─── Supplied information

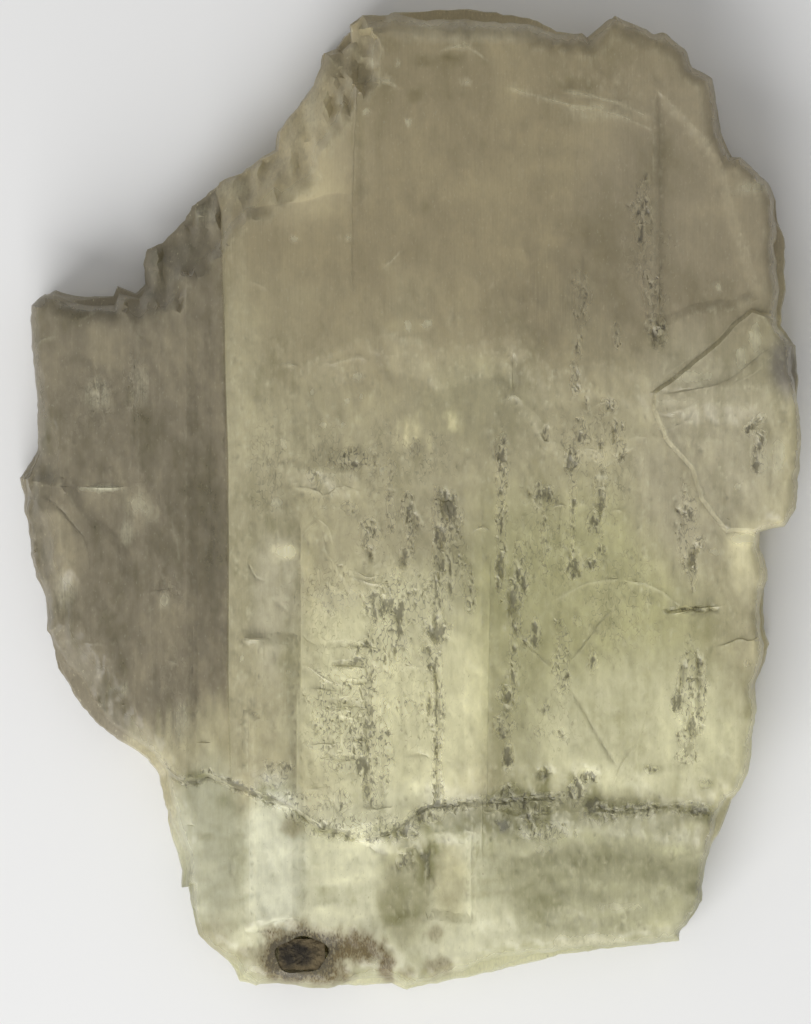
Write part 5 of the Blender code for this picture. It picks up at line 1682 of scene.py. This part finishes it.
@dataclass
class Shell:
    """A growing mesh, as points, triangles and the values that each point carries."""

    points: list[np.ndarray] = field(default_factory=list)
    triangles: list[np.ndarray] = field(default_factory=list)
    count: int = 0

    def add(self, points: np.ndarray) -> np.ndarray:
        """Add points and return their places in the mesh.

        Args:
            points: the new points, in millimetres.

        Returns:
            Their places, in order.
        """
        places = np.arange(self.count, self.count + len(points))
        self.points.append(points)
        self.count += len(points)
        return places

    def band(self, below: np.ndarray, above: np.ndarray) -> None:
        """Join two rings of the same length by a band of triangles.

        Args:
            below: the places of the lower ring's points.
            above: those of the upper ring.
        """
        below_next, above_next = np.roll(below, -1), np.roll(above, -1)
        self.triangles.append(np.stack([below, below_next, above_next], axis=1))
        self.triangles.append(np.stack([below, above_next, above], axis=1))

    def cap(self, ring: np.ndarray, cap: Cap, heights: np.ndarray, facing_up: bool) -> np.ndarray:
        """Fill a ring with a cap.

        Args:
            ring: the places of the ring's points in the mesh.
            cap: the cap's plan and triangles.
            heights: the height of each of its plan points.
            facing_up: whether its triangles face up.

        Returns:
            The place in the mesh of each of the cap's points.
        """
        places = np.full(len(cap.plan), -1)
        on_ring = (cap.source >= 0) & (cap.source < len(ring))
        places[on_ring] = ring[cap.source[on_ring]]
        places[~on_ring] = self.add(np.column_stack([cap.plan, heights])[~on_ring])
        corners = places[cap.triangles]
        whole = (corners[:, 0] != corners[:, 1]) & (corners[:, 1] != corners[:, 2])
        whole &= corners[:, 0] != corners[:, 2]
        corners = corners[whole]
        self.triangles.append(corners if facing_up else corners[:, ::-1])
        return places

    def mesh(self, name: str, box: tuple[Vector, Vector], values: Masks) -> bpy.types.Mesh:
        """Make the mesh in metres.

        Args:
            name: the mesh's name.
            box: the lowest and highest corner that its points are held between, in metres.
            values: what each point carries, as numbers or as colours.

        Returns:
            The mesh, smooth but for its sharp edges.
        """
        points = np.clip(np.concatenate(self.points) * MM, np.array(box[0]), np.array(box[1]))
        corners = np.concatenate(self.triangles)
        data = bpy.data.meshes.new(name)
        data.from_pydata(points.tolist(), [], corners.tolist())
        for key, value in values.items():
            if value.ndim == 2:
                layer = data.attributes.new(key, "FLOAT_COLOR", "POINT")
                flat = np.column_stack([value, np.ones(len(value))]).astype(np.float32).ravel()
                layer.data.foreach_set("color", flat)
            else:
                layer = data.attributes.new(key, "FLOAT", "POINT")
                layer.data.foreach_set("value", value.astype(np.float32))
        data.shade_smooth()
        data.set_sharp_from_angle(angle=math.radians(SHARP_DEGREES))
        data.update()
        return data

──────

Problem to solve:
From the first line above through the line that contains "count: int = 0", quote each line exactly. Output nothing more.

Answer to this task:
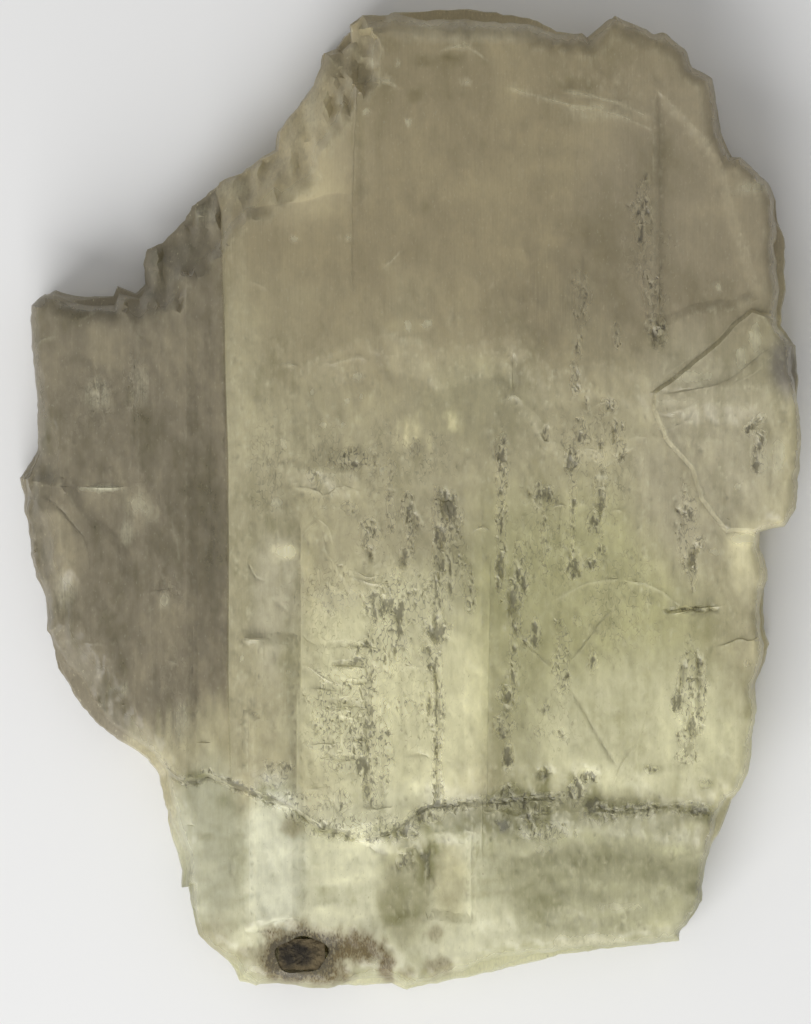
Write part 5 of the Blender code for this picture. It picks up at line 1682 of scene.py. This part finishes it.
@dataclass
class Shell:
    """A growing mesh, as points, triangles and the values that each point carries."""

    points: list[np.ndarray] = field(default_factory=list)
    triangles: list[np.ndarray] = field(default_factory=list)
    count: int = 0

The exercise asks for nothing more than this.